On Feb. 3, lawmaker Hong Ji-man hosted a policy discussion session in Seoul on the topic of Google's taxes and Internet sovereignty.

 

Korea is moving to impose taxes on foreign ICT giants such as Google, Apple, and Facebook. 

To this end, Ruling Saenuri Party lawmaker Hong Ji-man tabled revisions to the Income Tax Act and the Corporate Tax Act in December last year. Dubbed the Google Tax Act, the bills are to be discussed at the plenary session of the Strategy and Finance Committee of the National Assembly scheduled for Feb. 5. The purpose of the bills is to levy taxes on the companies’ income generated domestically from their computer program copyrights. 
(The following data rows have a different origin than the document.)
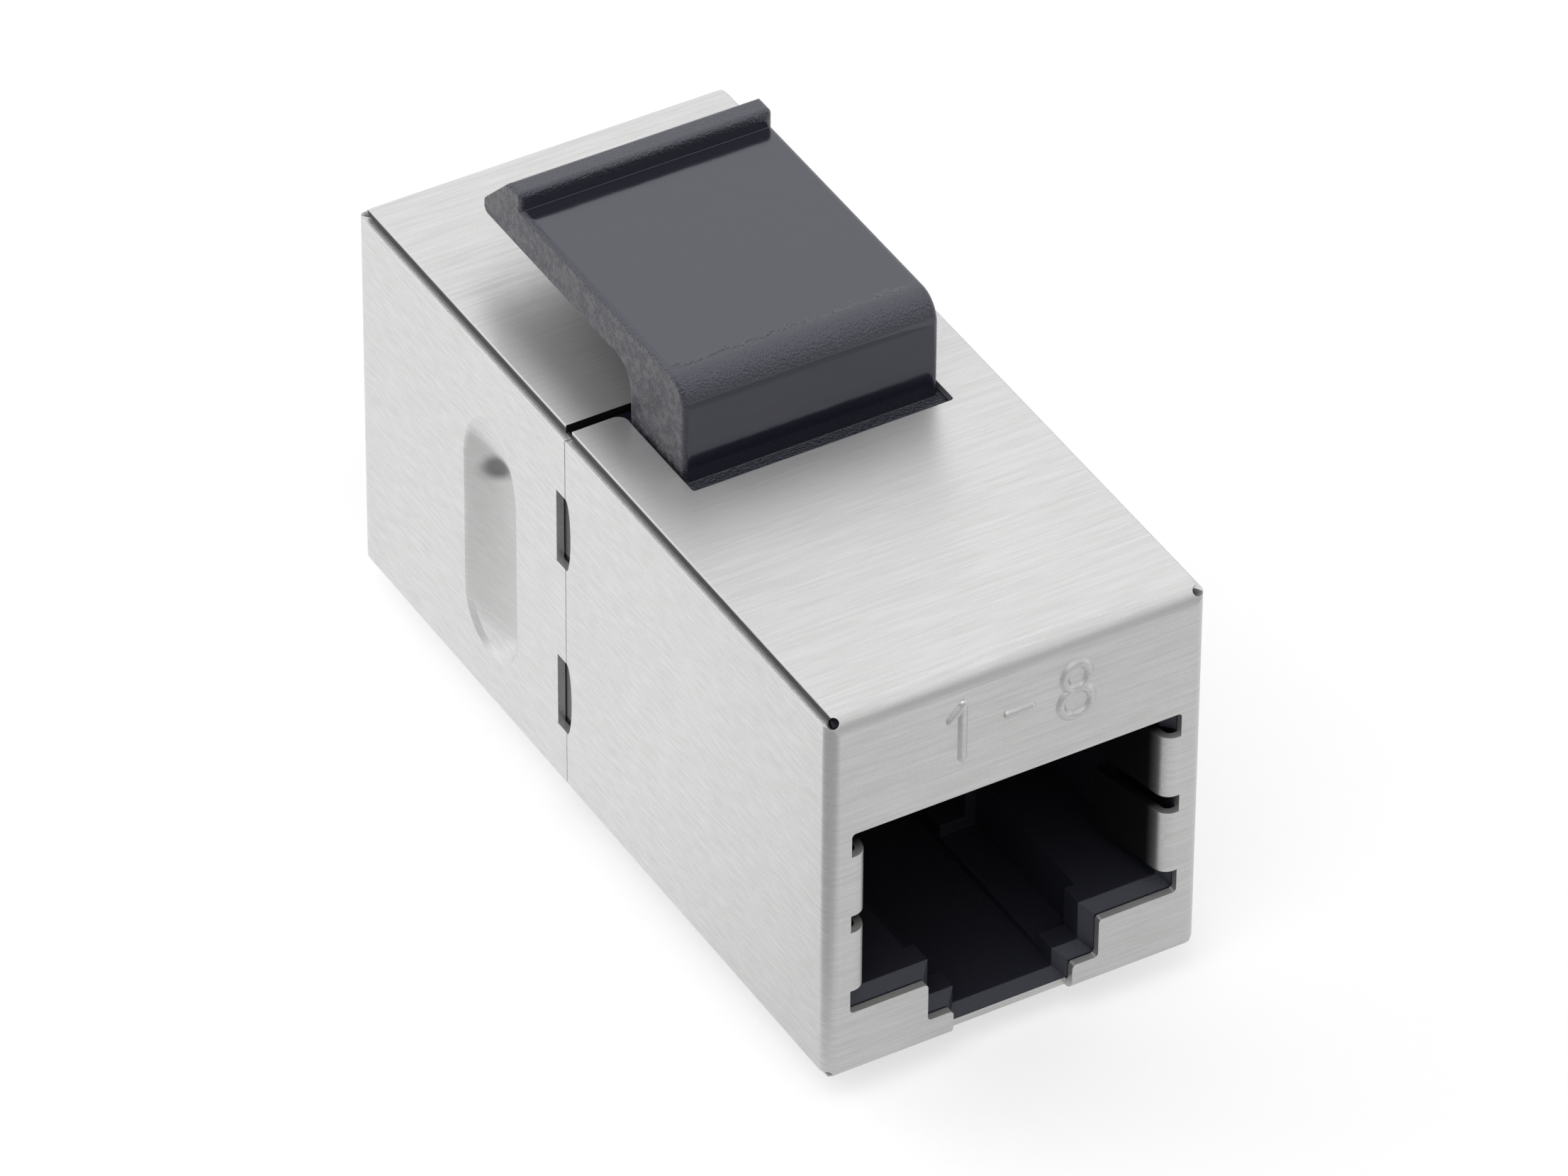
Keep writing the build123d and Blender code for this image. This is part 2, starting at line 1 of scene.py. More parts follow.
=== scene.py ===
"""Looks of a shielded RJ45 inline coupler: brushed shells, moulded latch, black sockets, studio light.

The folded shells, the latch frame, the sockets, the contacts and the board are the solids of the frame.
This file gives each of them its finish, and adds the raised numerals that are stamped into the two end
plates. Lengths in the classes are millimetres unless the class or the name says otherwise.
"""

from __future__ import annotations

import logging
import math
from dataclasses import dataclass, field
from enum import Enum

import bpy
from mathutils import Matrix, Vector

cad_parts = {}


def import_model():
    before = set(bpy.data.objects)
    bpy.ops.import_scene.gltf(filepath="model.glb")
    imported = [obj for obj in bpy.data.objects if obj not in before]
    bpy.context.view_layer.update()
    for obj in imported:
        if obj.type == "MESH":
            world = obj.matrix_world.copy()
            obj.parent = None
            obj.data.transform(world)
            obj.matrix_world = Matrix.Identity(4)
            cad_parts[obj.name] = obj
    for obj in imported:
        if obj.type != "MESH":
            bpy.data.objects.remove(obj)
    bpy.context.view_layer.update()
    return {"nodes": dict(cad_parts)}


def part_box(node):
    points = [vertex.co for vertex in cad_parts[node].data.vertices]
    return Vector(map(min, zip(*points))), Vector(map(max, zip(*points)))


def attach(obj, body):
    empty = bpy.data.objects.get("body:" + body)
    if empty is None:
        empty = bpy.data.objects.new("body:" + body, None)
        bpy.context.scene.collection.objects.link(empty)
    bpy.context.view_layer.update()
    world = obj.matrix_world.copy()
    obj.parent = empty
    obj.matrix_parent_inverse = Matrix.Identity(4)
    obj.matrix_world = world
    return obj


MM = 0.001
BODY = "root"
BEVEL_SAMPLES = 8
# Places of the colour sockets among a Mix node's inputs and outputs.
MIX_FACTOR, MIX_FIRST, MIX_SECOND = 0, 6, 7
MIX_COLOUR = 2
LOG = logging.getLogger("coupler")

Colour = tuple[float, float, float]
Socket = bpy.types.NodeSocket
Sockets = dict[str, Socket]
Group = bpy.types.ShaderNodeTree
Place = tuple[float, float, float]
Path = list[tuple[float, float]]


class Slot(Enum):
    """A name of the shell's material slot; nothing in this script uses it."""

    SHELL = "shell"


class End(Enum):
    """The two ends of the coupler, by the way their plates face along Y."""

    FRONT = -1
    REAR = 1


@dataclass(frozen=True)
class Step:
    """Where a smooth step starts and where it is over."""

    start: float
    end: float


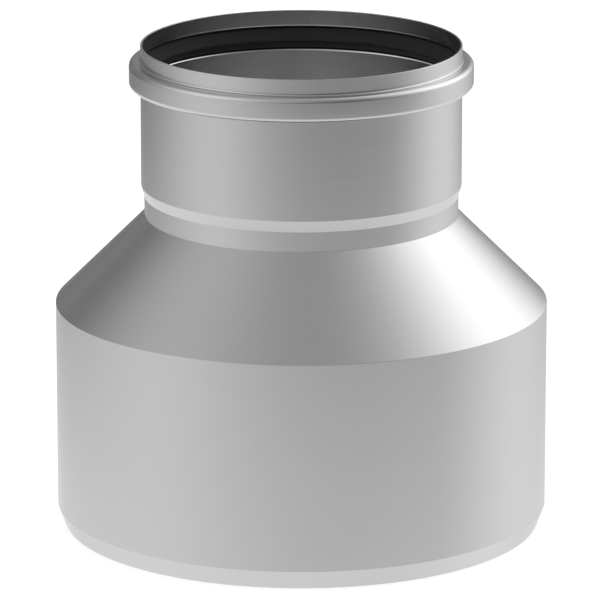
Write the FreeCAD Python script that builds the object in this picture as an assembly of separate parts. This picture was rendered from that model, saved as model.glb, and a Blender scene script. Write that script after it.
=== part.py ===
import FreeCAD, Part
import math
import os

# Duct reducer for a flue or vent: one formed sheet steel shell with a rubber lip seal in its bead.
# It stands on its large end, with +Z along the duct towards the small end, in millimetres.
# Every size is taken on the outer face of the sheet, unless its comment says otherwise.

# The sheet that the whole shell is formed from
wall = 0.5

# The large end, a plain spigot that slips into the next pipe's 125 mm socket
spigot_radius = 62.5
spigot_length = 57.7
lead_in_length = 4.8
lead_in_drop = 1.8

# The cone between the two ends, measured from the axis
cone_angle = 45.0

# The small end, a socket that takes the plain end of an 80 mm pipe
pipe_radius = 40.0
pipe_clearance = 0.1
socket_length = 25.4

# The neck below the socket, whose smaller bore stops the pipe at a bevelled shoulder
neck_step = 0.8
neck_length = 5.0
shoulder_length = 2.9

# The rolled bead round the socket, and the plain collar above it
bead_reach = 2.9
bead_height = 6.3
bead_corner_radius = 1.2
bead_root_radius = 0.35
collar_length = 4.1

# The lip seal: its heel fills the bead's groove, and its lip slants down into the pipe's way
seal_clearance = 0.08
lip_reach = 2.4
lip_drop = 2.4
lip_thickness = 0.9
lip_root_depth = 0.5

# Each bend of a section is drawn as this many equal flats, with their ends on its true arc
flats_per_bend = 3

# Radii worked out from the sizes above
socket_bore = pipe_radius + pipe_clearance
socket_radius = socket_bore + wall
neck_radius = socket_radius - neck_step
bead_radius = socket_radius + bead_reach

# Heights worked out from the sizes above
cone_top = spigot_length + (spigot_radius - neck_radius) / math.tan(math.radians(cone_angle))
shoulder_bottom = cone_top + neck_length
shoulder_top = shoulder_bottom + shoulder_length
bead_bottom = shoulder_top + socket_length
bead_top = bead_bottom + bead_height
rim_top = bead_top + collar_length

axis_point = FreeCAD.Vector(0, 0, 0)
axis_direction = FreeCAD.Vector(0, 0, 1)


def at(radius, height):
    """A point of a section, drawn in the plane where Y is zero."""
    return FreeCAD.Vector(radius, 0, height)


def bend_points(before, corner, after, radius):
    """The ends of the flats that round a corner, evenly spaced along its tangent arc."""
    back = (before - corner).normalize()
    ahead = (after - corner).normalize()
    half_angle = back.getAngle(ahead) / 2
    to_tangent = radius / math.tan(half_angle)
    to_middle = radius / math.sin(half_angle) - radius
    middle = corner + (back + ahead).normalize() * to_middle
    arc = Part.Arc(corner + back * to_tangent, middle, corner + ahead * to_tangent)
    return arc.discretize(flats_per_bend + 1)


def outline(corners, closed=False):
    """A wire of straight runs through (point, bend radius) pairs; a radius of 0 is a sharp corner."""
    points = []
    for index, (corner, radius) in enumerate(corners):
        if radius:
            before, _ = corners[index - 1]
            after, _ = corners[(index + 1) % len(corners)]
            points += bend_points(before, corner, after, radius)
        else:
            points.append(corner)
    if closed:
        points.append(points[0])
    return Part.makePolygon(points)


def turned(section):
    """A section swept once round the duct's axis."""
    return section.revolve(axis_point, axis_direction, 360)


def shell_outline():
    """The outer face of the shell in section, from below the trimmed edge up to the rim."""
    end_radius = spigot_radius - lead_in_drop
    lead_in_slope = lead_in_drop / lead_in_length
    return outline([
        (at(end_radius - lead_in_slope * wall, -wall), 0),
        (at(spigot_radius, lead_in_length), 0),
        (at(spigot_radius, spigot_length), 0),
        (at(neck_radius, cone_top), 0),
        (at(neck_radius, shoulder_bottom), 0),
        (at(socket_radius, shoulder_top), 0),
        (at(socket_radius, bead_bottom), bead_root_radius),
        (at(bead_radius, bead_bottom), bead_corner_radius),
        (at(bead_radius, bead_top), bead_corner_radius),
        (at(socket_radius, bead_top), bead_root_radius),
        (at(socket_radius, rim_top), 0),
    ])


def reducer_body():
    """The shell: its outer face thickened inwards by the sheet, trimmed flat below and turned."""
    sheet = shell_outline().makeOffset2D(wall, 2, True, True, False)
    above_floor = Part.Face(outline([
        (at(0, 0), 0),
        (at(2 * spigot_radius, 0), 0),
        (at(2 * spigot_radius, 2 * rim_top), 0),
        (at(0, 2 * rim_top), 0),
    ], closed=True))
    return turned(sheet.common(above_floor).Faces[0])


def lip_seal():
    """The seal: a heel that follows the bead's groove, and a thin lip that slants down inwards."""
    gap_and_wall = wall + seal_clearance
    heel_bottom = bead_bottom + gap_and_wall
    heel_top = bead_top - gap_and_wall
    heel_radius = bead_radius - gap_and_wall
    heel_corner_radius = bead_corner_radius - gap_and_wall
    lip_root_radius = socket_bore + lip_root_depth
    tip_radius = socket_bore - lip_reach
    tip_height = heel_top - lip_drop
    lip_angle = math.atan2(lip_root_radius - tip_radius, lip_drop)
    under_radius = tip_radius + lip_thickness * math.cos(lip_angle)
    under_height = tip_height - lip_thickness * math.sin(lip_angle)
    crease_height = under_height + (socket_bore - under_radius) / math.tan(lip_angle)
    return turned(Part.Face(outline([
        (at(heel_radius, heel_bottom), heel_corner_radius),
        (at(heel_radius, heel_top), heel_corner_radius),
        (at(lip_root_radius, heel_top), 0),
        (at(tip_radius, tip_height), 0),
        (at(under_radius, under_height), 0),
        (at(socket_bore, crease_height), 0),
        (at(socket_bore, heel_bottom), 0),
    ], closed=True)))


os.makedirs("parts", exist_ok=True)
reducer_body().exportStep("parts/reducer_body.step")
lip_seal().exportStep("parts/lip_seal.step")
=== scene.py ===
import math

import bpy
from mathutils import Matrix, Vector


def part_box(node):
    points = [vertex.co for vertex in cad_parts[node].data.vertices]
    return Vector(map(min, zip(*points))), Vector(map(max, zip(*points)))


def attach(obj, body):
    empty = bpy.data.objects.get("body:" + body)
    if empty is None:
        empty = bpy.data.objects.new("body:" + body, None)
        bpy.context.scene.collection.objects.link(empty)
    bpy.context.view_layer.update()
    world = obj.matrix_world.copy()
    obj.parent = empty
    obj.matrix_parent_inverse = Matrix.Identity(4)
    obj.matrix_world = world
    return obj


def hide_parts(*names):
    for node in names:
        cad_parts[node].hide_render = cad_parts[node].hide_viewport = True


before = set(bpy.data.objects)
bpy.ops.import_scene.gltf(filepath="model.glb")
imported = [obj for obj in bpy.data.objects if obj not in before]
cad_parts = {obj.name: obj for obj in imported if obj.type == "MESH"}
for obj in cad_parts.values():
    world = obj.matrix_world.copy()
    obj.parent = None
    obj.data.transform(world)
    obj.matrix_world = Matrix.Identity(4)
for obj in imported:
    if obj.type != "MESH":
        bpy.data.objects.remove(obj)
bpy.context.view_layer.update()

# A duct reducer of brushed sheet steel, with a black lip seal in its rolled bead.
# The duct's sizes are in millimetres. Its meshes, the camera, the floor and the lamp are in metres,
# and so are the sizes of grain in the materials.
MM = 0.001

# Places read from the frame
body_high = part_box("reducer_body")[1] / MM
seal_low, seal_high = (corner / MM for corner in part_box("lip_seal"))
spigot_radius = body_high.x
rim_top = body_high.z
heel_radius = seal_high.x
heel_bottom = seal_low.z
heel_top = seal_high.z

# The sheet, and the seal's clearance in its groove
wall = 0.5
seal_clearance = 0.08
gap_and_wall = wall + seal_clearance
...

In the meantime, the Fair Trade Commission recently announced that it would more closely monitor the companies in the mobile industry by organizing a dedicated task force. Also, applications on app markets like Google Play and the Apple App Store will be subject to a value added tax of 10 percent from July this year, according to the Tax Act revised last year. 

Presently, the foreign ICT giants are estimated to record over one trillion won in annual sales in Korea. According to the Korea Mobile Internet Business Association, Google and Apple posted sales of 1.5930 trillion won (US$1.4692 billion) and 955.8 billion won (US$878.9 million) in 2013, respectively. Still, they pay almost no tax in Korea and have registered themselves as limited liability companies, meaning they do not have to disclose their exact sales and profits.

In contrast, Korean Internet service providers like Naver and Daum Kakao have to disclose sales and pay taxes. Experts have pointed out that reverse discrimination could hinder the growth of domestic ICT companies, with their foreign rivals continuing to increase their presence. 

The so-called Google tax is being discussed in many other countries like Britain, Spain, Australia, and Japan. In addition, OECD member countries are currently moving ahead with the Base Erosion and Profit Shifting Project so as to prevent multinational corporations from avoiding taxes.